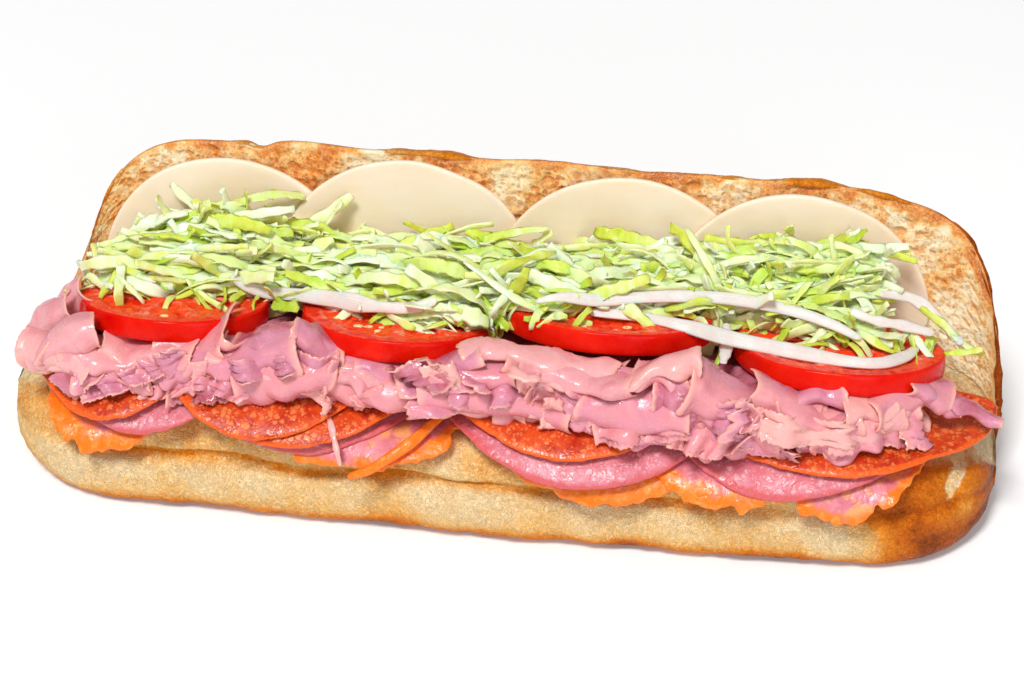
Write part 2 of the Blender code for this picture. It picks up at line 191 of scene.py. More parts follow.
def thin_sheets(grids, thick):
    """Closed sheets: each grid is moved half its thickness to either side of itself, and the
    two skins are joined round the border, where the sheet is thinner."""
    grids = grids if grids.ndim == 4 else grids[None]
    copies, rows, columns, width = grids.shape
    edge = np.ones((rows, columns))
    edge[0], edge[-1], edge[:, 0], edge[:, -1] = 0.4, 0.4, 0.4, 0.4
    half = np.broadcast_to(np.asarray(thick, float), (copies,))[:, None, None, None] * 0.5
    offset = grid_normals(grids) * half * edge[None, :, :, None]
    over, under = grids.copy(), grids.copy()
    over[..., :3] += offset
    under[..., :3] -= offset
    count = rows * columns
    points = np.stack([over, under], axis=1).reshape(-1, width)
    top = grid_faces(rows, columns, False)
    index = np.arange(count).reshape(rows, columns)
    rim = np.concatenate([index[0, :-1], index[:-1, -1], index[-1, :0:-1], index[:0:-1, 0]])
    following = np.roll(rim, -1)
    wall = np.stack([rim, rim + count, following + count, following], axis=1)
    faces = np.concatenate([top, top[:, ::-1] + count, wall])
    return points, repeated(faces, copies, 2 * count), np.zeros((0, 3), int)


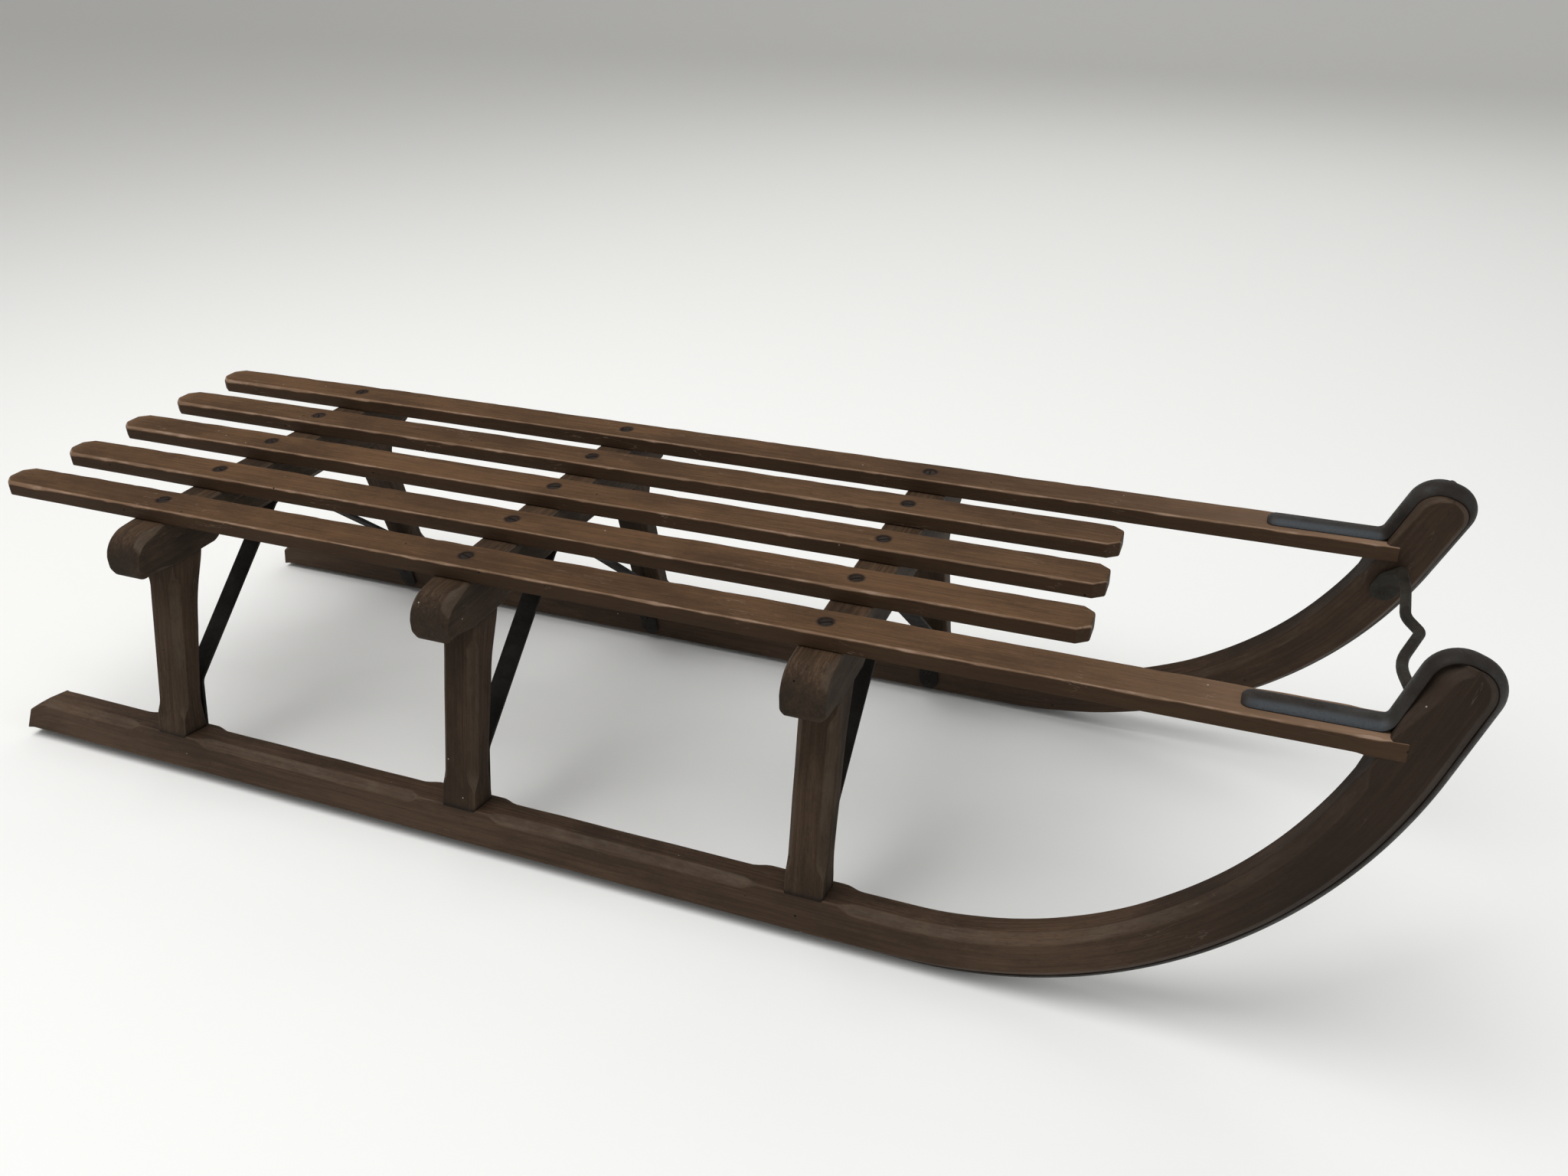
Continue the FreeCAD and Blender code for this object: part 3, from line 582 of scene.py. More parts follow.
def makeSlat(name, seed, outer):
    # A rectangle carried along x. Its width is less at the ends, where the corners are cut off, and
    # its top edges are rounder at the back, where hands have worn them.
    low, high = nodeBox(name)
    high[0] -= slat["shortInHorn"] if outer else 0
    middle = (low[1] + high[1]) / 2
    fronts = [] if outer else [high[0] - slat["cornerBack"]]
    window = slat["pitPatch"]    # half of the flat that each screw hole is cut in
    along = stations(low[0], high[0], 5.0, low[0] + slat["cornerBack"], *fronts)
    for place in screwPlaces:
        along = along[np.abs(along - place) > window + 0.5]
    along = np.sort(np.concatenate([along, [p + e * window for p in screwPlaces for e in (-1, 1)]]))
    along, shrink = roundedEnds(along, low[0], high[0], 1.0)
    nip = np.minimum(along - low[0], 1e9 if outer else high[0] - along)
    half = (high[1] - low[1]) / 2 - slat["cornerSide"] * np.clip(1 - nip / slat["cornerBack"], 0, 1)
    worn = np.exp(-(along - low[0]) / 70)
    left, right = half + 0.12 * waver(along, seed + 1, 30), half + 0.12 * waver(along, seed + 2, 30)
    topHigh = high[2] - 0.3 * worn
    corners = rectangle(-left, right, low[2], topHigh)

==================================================

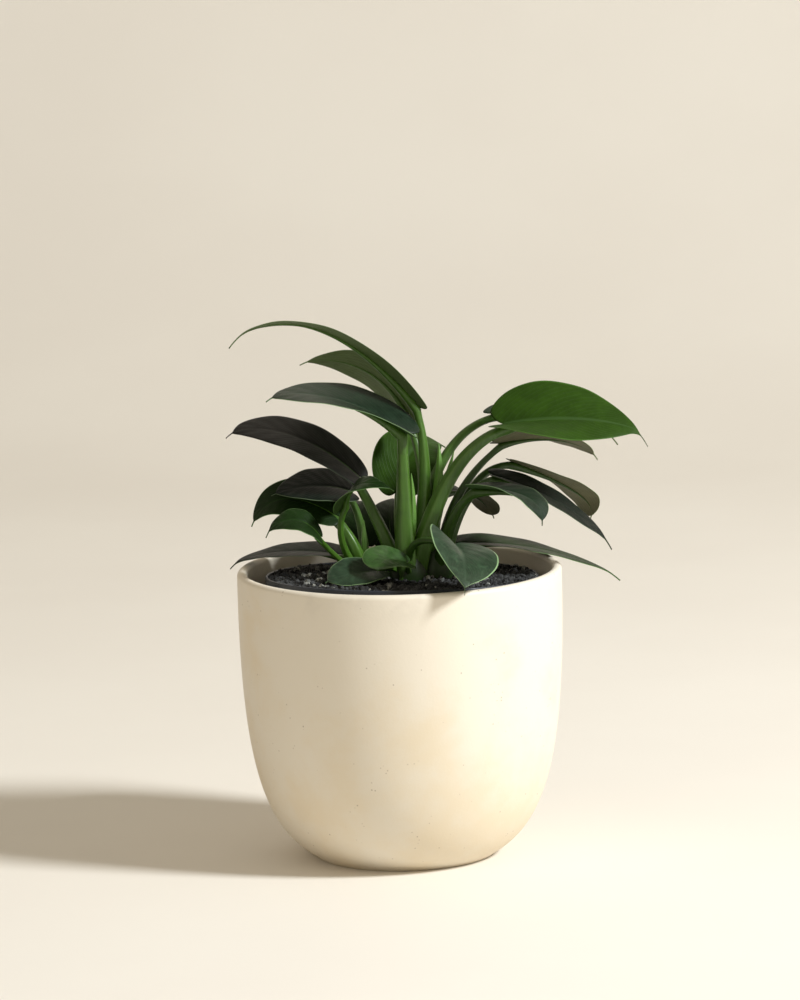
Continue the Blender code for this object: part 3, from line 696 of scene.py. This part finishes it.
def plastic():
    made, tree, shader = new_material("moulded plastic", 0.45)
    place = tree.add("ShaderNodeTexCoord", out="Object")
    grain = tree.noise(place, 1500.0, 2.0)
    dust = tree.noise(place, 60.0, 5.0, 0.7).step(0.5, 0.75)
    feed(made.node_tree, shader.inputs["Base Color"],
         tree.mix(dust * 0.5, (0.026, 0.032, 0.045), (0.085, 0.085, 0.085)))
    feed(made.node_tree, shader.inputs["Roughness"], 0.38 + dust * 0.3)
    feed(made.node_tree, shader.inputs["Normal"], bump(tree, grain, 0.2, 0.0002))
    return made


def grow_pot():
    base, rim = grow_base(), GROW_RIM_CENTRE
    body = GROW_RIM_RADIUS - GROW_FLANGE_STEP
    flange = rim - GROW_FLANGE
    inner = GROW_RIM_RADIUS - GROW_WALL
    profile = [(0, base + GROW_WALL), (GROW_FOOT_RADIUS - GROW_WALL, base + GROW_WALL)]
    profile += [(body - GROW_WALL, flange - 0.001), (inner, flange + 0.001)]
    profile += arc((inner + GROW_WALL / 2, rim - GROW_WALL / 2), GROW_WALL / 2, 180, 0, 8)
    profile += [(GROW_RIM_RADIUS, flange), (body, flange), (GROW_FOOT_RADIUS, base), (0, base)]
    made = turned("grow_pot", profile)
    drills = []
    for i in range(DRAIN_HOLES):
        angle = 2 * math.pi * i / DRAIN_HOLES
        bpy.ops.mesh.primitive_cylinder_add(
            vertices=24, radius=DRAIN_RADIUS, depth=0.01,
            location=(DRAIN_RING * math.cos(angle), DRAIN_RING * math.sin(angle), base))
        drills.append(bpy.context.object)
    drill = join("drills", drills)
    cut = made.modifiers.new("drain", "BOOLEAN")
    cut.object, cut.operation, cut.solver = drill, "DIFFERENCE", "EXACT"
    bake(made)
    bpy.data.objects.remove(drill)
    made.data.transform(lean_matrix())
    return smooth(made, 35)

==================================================

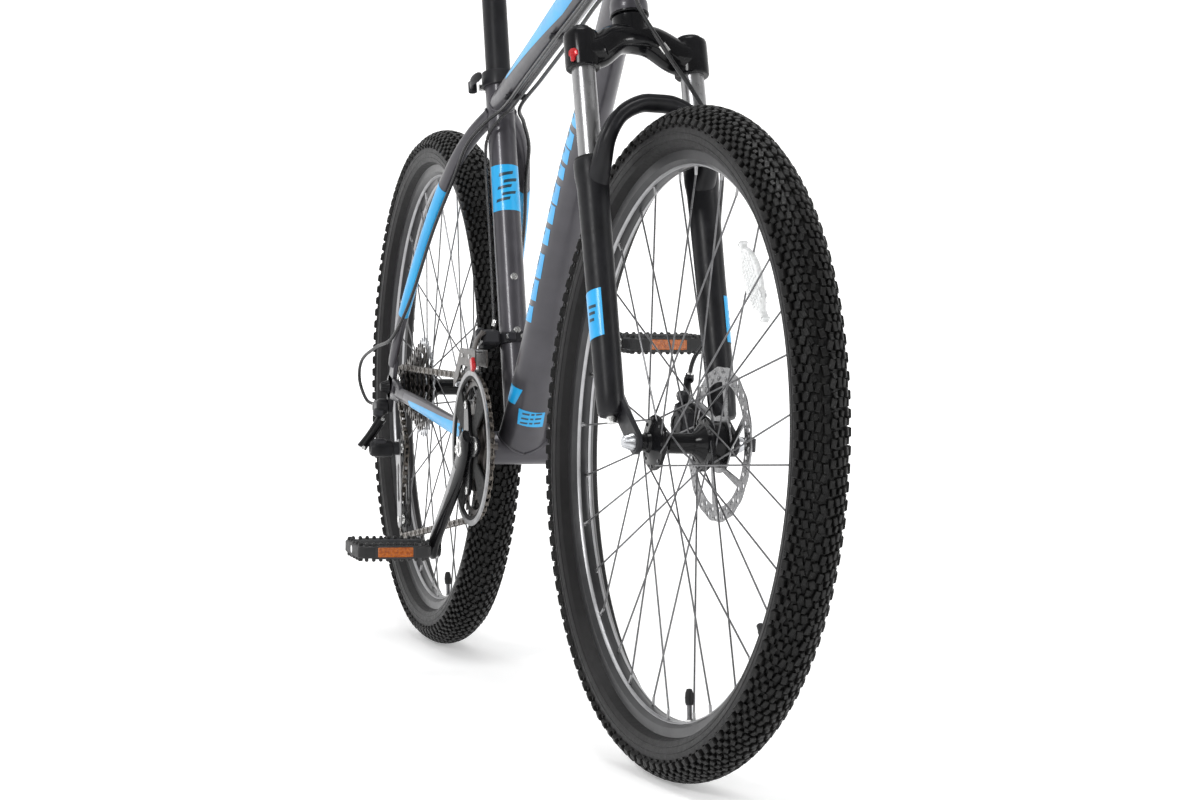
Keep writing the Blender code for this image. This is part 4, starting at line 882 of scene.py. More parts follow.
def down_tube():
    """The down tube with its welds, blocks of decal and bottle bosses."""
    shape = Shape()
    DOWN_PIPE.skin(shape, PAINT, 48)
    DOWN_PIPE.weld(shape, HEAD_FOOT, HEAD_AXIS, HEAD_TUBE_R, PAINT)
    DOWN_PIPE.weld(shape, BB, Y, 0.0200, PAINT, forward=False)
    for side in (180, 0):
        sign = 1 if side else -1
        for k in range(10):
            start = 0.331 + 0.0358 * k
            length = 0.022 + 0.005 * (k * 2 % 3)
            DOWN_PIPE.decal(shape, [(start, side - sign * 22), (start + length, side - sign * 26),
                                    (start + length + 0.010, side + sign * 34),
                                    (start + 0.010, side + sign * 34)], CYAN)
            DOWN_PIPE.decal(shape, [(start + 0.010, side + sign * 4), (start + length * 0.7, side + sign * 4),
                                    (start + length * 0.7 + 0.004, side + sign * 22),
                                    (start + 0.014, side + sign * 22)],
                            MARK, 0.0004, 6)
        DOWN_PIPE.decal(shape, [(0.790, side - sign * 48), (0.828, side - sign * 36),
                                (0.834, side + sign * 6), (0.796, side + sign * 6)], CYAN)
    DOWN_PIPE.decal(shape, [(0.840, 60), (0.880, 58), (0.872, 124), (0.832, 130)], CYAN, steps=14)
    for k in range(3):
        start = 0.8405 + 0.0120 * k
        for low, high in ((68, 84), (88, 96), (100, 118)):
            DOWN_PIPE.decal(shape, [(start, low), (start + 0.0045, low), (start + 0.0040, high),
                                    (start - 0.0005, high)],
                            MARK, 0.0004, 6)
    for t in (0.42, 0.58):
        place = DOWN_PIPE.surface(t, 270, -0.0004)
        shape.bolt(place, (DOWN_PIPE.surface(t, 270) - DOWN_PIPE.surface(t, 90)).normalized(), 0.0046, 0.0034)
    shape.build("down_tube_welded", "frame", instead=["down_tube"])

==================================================

■ **WHAT YOU NEED TO DO**
Return every line containing "part".

■ **WRITTEN RESPONSE**
Write part 2 of the Blender code for this picture. It picks up at line 191 of scene.py. More parts follow.
Continue the FreeCAD and Blender code for this object: part 3, from line 582 of scene.py. More parts follow.
Continue the Blender code for this object: part 3, from line 696 of scene.py. This part finishes it.
Keep writing the Blender code for this image. This is part 4, starting at line 882 of scene.py. More parts follow.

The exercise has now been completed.